Les promesses de la direction, de reclasser au sein du groupe au moins la moitié des 2 100 collaborateurs concernés, ne seront en effet pas tenues. « On atteindra 300 reclassements au mieux. C’est de la casse sociale », affirme la CFDT. Force ouvrière dénonce de son côté « des propositions de reclassement indignes », « sans aucune prise en compte des statuts, des qualifications, des métiers, des situations familiales et même des préconisations de la médecine du travail ». « Des propositions dévoyées qui sont faites pour être refusées ».

« Il y a de fortes disparités de qualification et des baisses de salaire allant jusqu’à 500 euros sur un salaire brut de 2 100 euros », estime Bruno Biguet, délégué syndical FO Carrefour Proximité France. « Des chefs de magasin ont reçu des offres d’employé de boucherie ou de boulangerie. Ils l’ont vécu comme une humiliation de plus », rapporte Frédéric Roux, délégué CGT des magasins de proximité. Sur les 854 salariés agents de maîtrise des ex-magasins Dia, plus de 90 % ne se sont vu proposer que des postes d’employé, selon le collectif CGT Carrefour. « Stupeur », « incompréhension », « colère », « indignation », « humiliation », tels sont, selon les mots des syndicats, les sentiments ressentis par les salariés concernés devant ce qu’ils considèrent comme un total « mépris » de la part de la direction de Carrefour.

Plusieurs milliers d’emplois supprimés

Mais la purge ne s’arrêtera pas aux salariés des ex-magasins Dia. Le plan de réorganisation de la direction prévoit aussi, entre autres, un plan de « simplification et centralisation » des tâches administratives dans les hypermarchés, ainsi que la disparition de postes de caisse en stations-service. Deux mesures qui devraient déboucher sur la suppression de quelque 500 postes de plus.

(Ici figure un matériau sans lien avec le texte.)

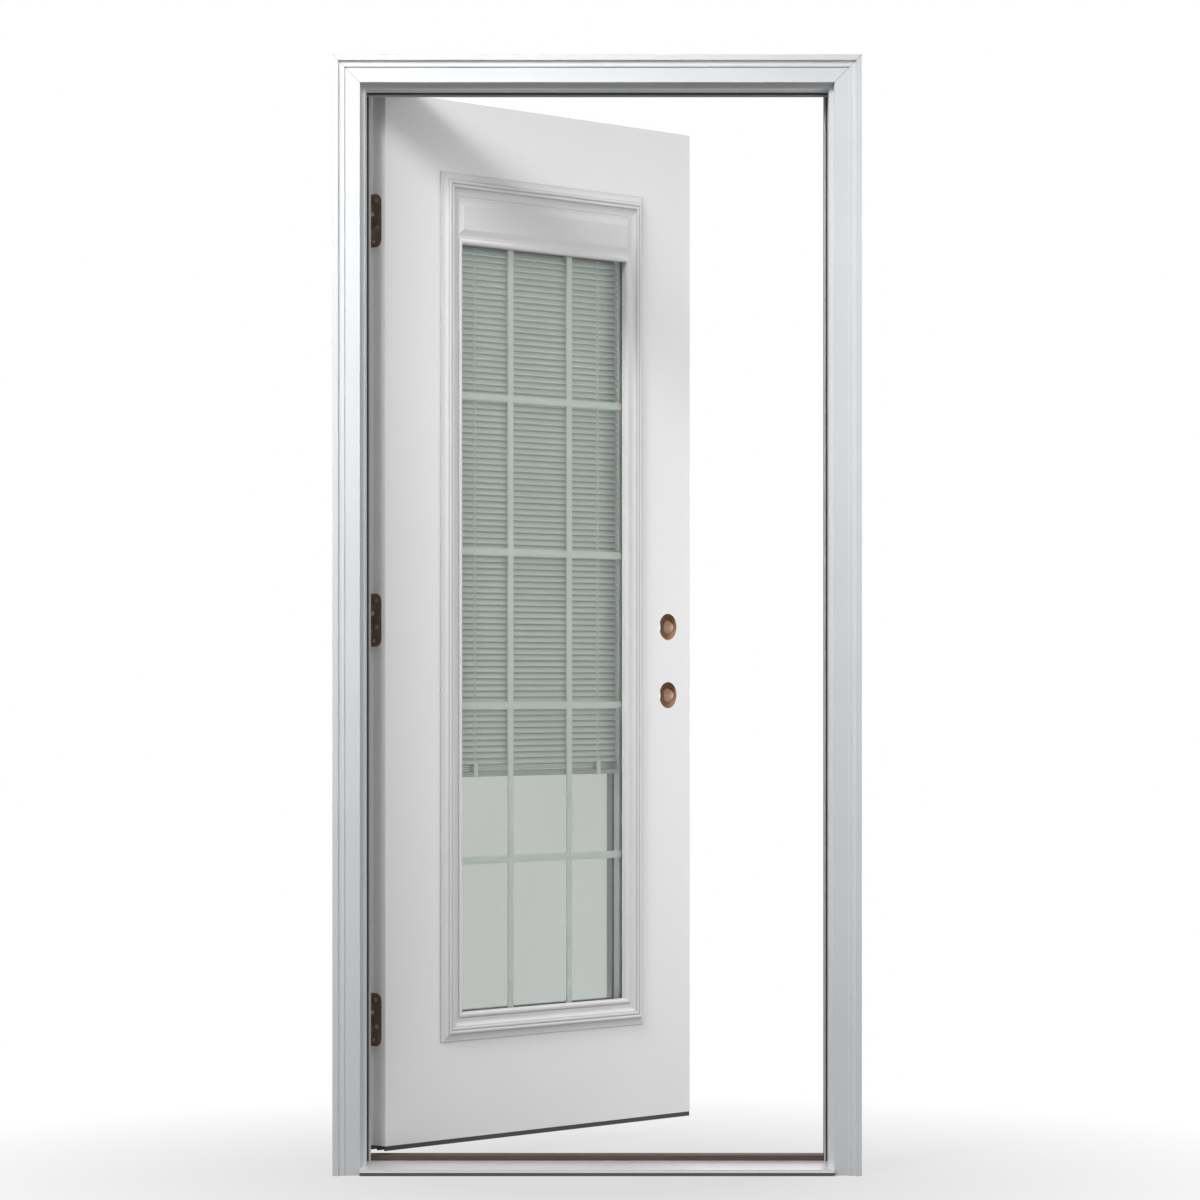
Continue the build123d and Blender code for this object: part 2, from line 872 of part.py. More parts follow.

Et ce n’est pas fini ! La mise en service d’une plate-forme de préparation de commandes en Ile-de-France va également conduire à alléger les effectifs des « drives » : pour les 20 premiers sites concernés, cette nouvelle organisation devrait ainsi entraîner, selon Linéaires, la suppression de 200 emplois supplémentaires. Une triste addition à laquelle s’ajouteront encore les disparitions d’emplois qui accompagneront nécessairement, selon FO, le plan de réduction de surfaces dans les hypermarchés, mais aussi le transfert en 2018 d’une trentaine de magasins Carrefour Market en location-gérance.

« A terme, un tel plan va concerner plus de 5 000 postes », estime Sylvain Macé, délégué syndical CFDT de Carrefour Groupe. Linéaires chiffre de son côté le bilan total de cette casse sociale à 7 000 emplois supprimés, soit 6 % des effectifs du groupe en France… Tandis que la CGT évalue l’ampleur finale de ce vaste plan de restructuration à 10 000 emplois détruits.

Carrefour-Casino : la fusion serait catastrophique pour l’emploi

Dans ce contexte, on peut comprendre l’inquiétude qui a saisi les salariés et leurs réprésentants à l’évocation, fin septembre, d’une tentative de rapprochement avortée entre Carrefour et Casino, ou d’une possibilité d’offre de rachat « hostile » du premier sur le second. Les « réductions de coûts » et les « synergies » attendues par les marchés financiers d’une telle fusion se traduiraient à nouveau immanquablement par des milliers de suppressions d’emplois dans les sièges et les fonctions supports… mais aussi dans les magasins.

En effet, compte tenu de la position des deux groupes sur le marché français (33 % de part de marché cumulée dans la distribution alimentaire et même plus de 70 % sur le segment de la proximité à Paris et en région parisienne), l’Autorité de la concurrence imposerait au nouveau « méga-groupe » des cessions massives de magasins dans de nombreuses zones de chalandise.

Et il y a fort à parier que ces « cessions », comme pour les ex-magasins Dia, se transformeraient pour la plupart en fermetures pures et simples, Carrefour préférant éviter que des points de vente bien implantés, notamment dans les centres villes, ne tombent dans l’escarcelle d’un concurrent.

Le bilan social d’un regroupement entre Carrefour et Casino serait donc assurément très lourd. Sans compter que toutes ces fermetures de magasins de proximité pénalisent à chaque fois les populations les plus fragiles et les plus isolées, notamment les personnes âgées, les personnes à mobilité réduite et celles qui ne sont pas véhiculées, comme le souligne la Fédération Commerce Services de la CGT. Elles contribuent donc aussi à la destruction des liens sociaux dans les quartiers et dans les villages.